Guess I should have asked WHEN it ran so well. Despite all that, there was just something about it that still interested me. The family was great to work with and explained how they had been the original buyers in Italy before having it imported it here. A month passed. Running full speed past all the red flags and warning signs … we came back to the Mini. Not owning a trailer meant paying $100 to have it towed to our mechanic and $300 for a thorough inspection. If we didn’t buy it meant another $100 tow back. We went all-in and crossed our fingers hoping for the best. Loading the car took AAA an hour, using multiple dollies, a winch, and four of us lifting at times.
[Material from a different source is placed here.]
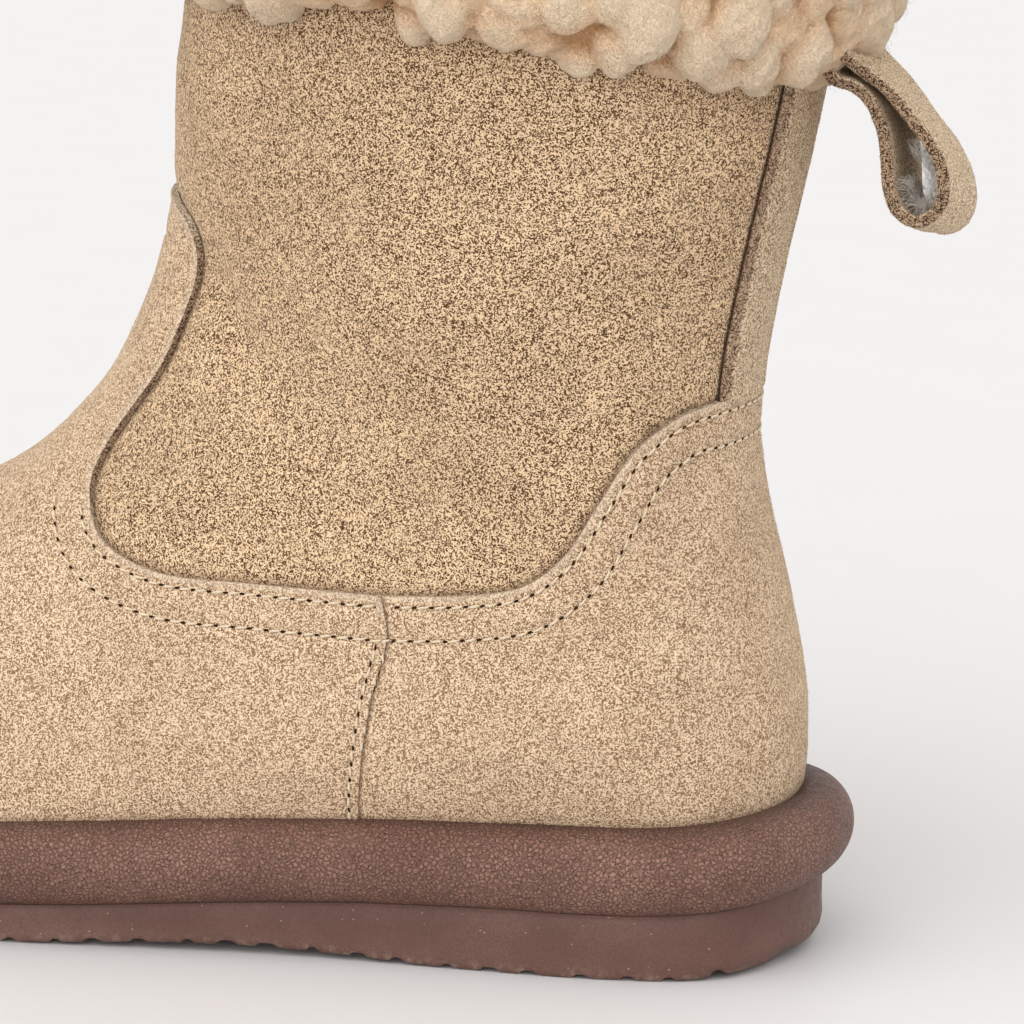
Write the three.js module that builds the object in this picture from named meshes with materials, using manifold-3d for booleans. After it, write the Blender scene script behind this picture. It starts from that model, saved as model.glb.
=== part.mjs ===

The repair estimate? $6000. Crap. We didn’t want to offend the owner but knew we couldn’t get anywhere near their asking price. We hung our heads low and offered $2500 knowing what they would say…
And now we are the new owners of a 1971 Mini Cooper Mark3 Innocenti! No, I don’t have the faintest clue what it feels like to drive, or even what engine it has. Actually we couldn’t even get the hood (bonnet?) to open, but who cares? I. Am. Excited.
What do you think? Did we make a mistake buying a 50-year-old British/Italian car that doesn’t run? Especially considering we have very limited mechanical ability. Should I have just gone with one of my dad’s old cars instead? Nobody said car buying was 100 percent rational.